begin Provided information

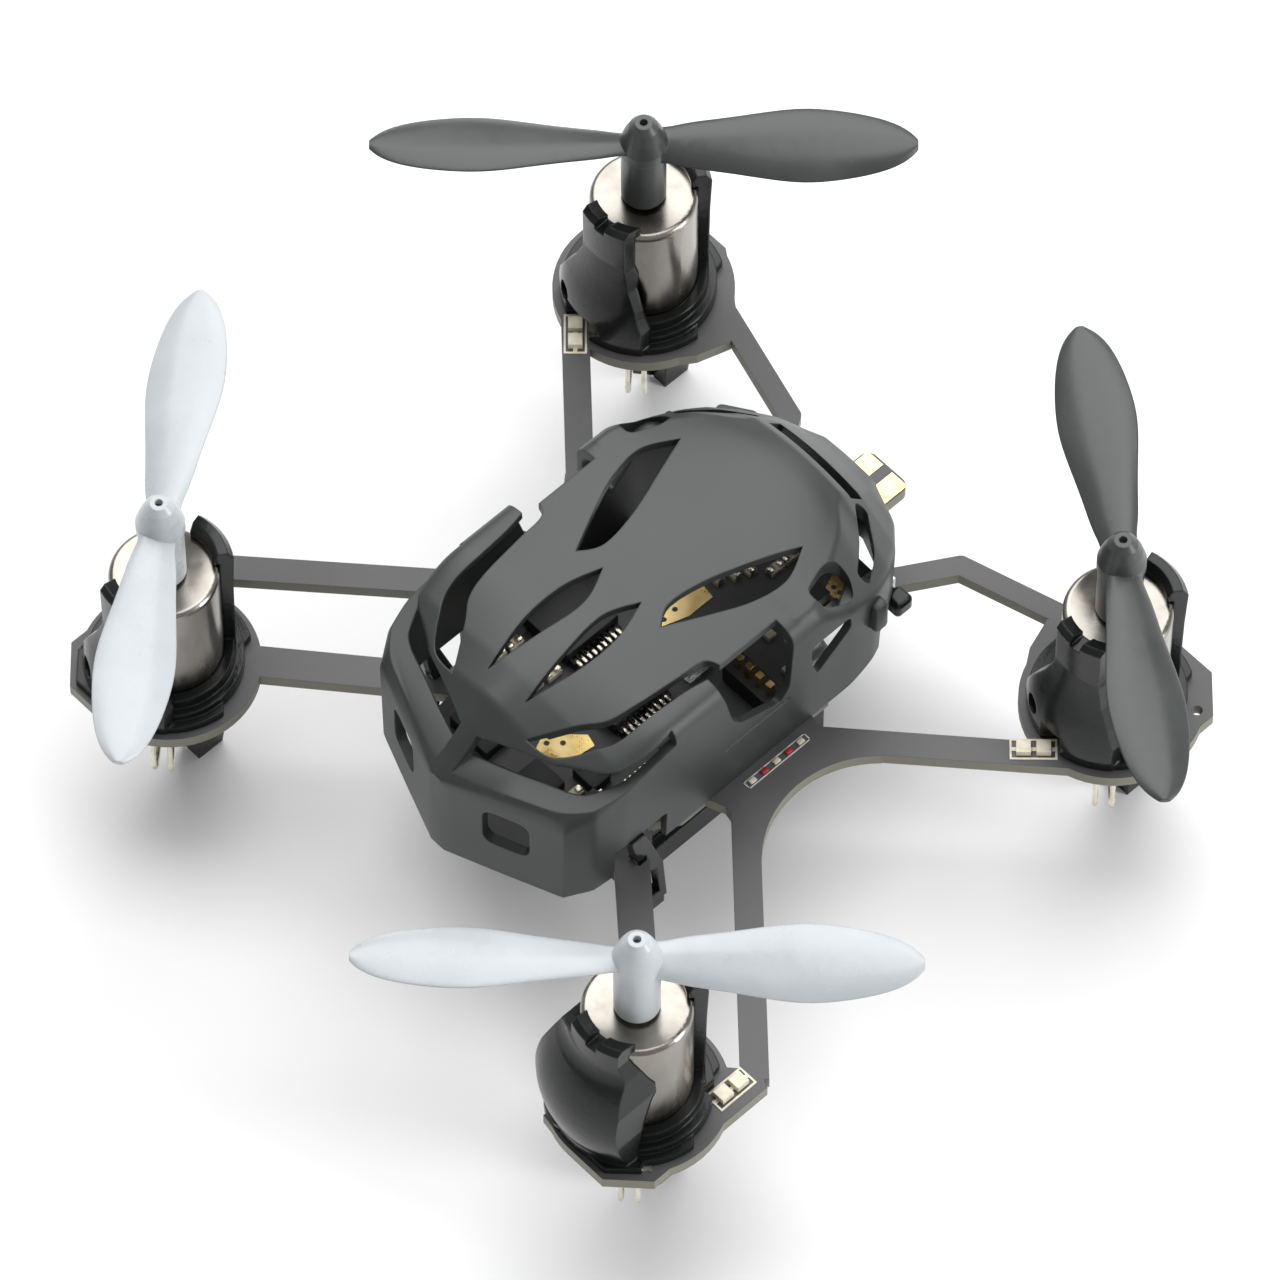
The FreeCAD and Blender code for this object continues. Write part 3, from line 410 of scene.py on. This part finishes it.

end Provided information
begin Provided information

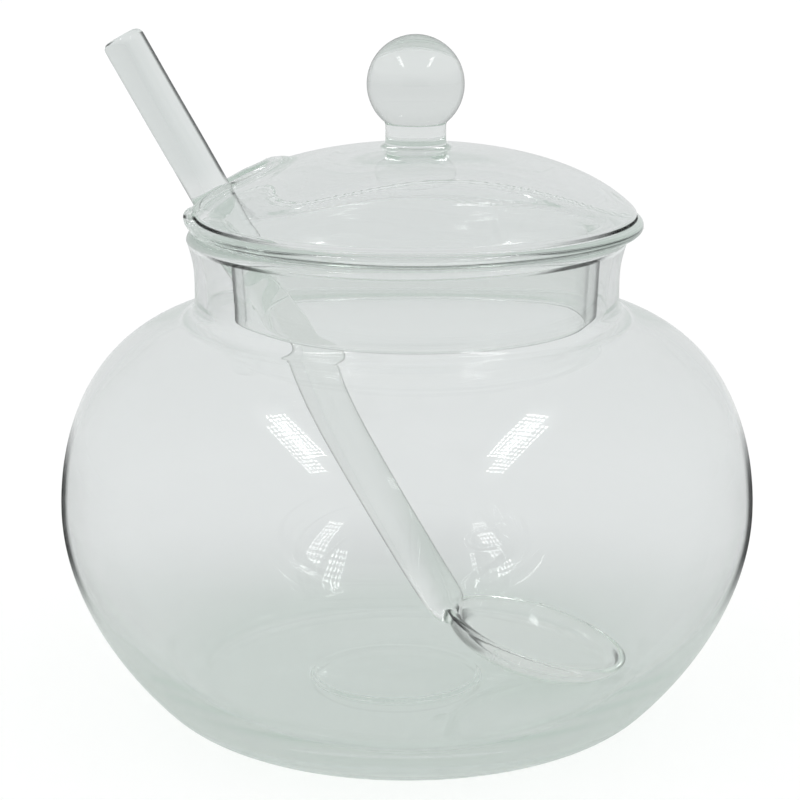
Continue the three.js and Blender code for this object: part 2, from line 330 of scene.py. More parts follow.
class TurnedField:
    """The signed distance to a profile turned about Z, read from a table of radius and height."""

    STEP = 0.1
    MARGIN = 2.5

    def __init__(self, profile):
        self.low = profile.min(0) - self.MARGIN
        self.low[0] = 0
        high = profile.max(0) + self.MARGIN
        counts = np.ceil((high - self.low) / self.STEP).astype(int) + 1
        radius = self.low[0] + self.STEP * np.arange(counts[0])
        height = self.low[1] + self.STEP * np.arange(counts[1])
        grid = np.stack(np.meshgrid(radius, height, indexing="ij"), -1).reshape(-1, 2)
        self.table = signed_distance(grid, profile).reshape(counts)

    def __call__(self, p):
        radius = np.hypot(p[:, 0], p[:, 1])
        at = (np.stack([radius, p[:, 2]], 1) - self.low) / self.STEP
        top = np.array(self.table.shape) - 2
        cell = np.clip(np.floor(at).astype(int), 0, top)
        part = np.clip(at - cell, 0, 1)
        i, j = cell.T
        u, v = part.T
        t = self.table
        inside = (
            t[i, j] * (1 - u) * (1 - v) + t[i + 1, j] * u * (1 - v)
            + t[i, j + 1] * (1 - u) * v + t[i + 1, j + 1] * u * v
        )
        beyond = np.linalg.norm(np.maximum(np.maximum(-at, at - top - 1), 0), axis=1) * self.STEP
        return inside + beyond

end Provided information

Pull out all lines containing the word "code" from the entries above.

### Solution to this exercise
The FreeCAD and Blender code for this object continues. Write part 3, from line 410 of scene.py on. This part finishes it.
Continue the three.js and Blender code for this object: part 2, from line 330 of scene.py. More parts follow.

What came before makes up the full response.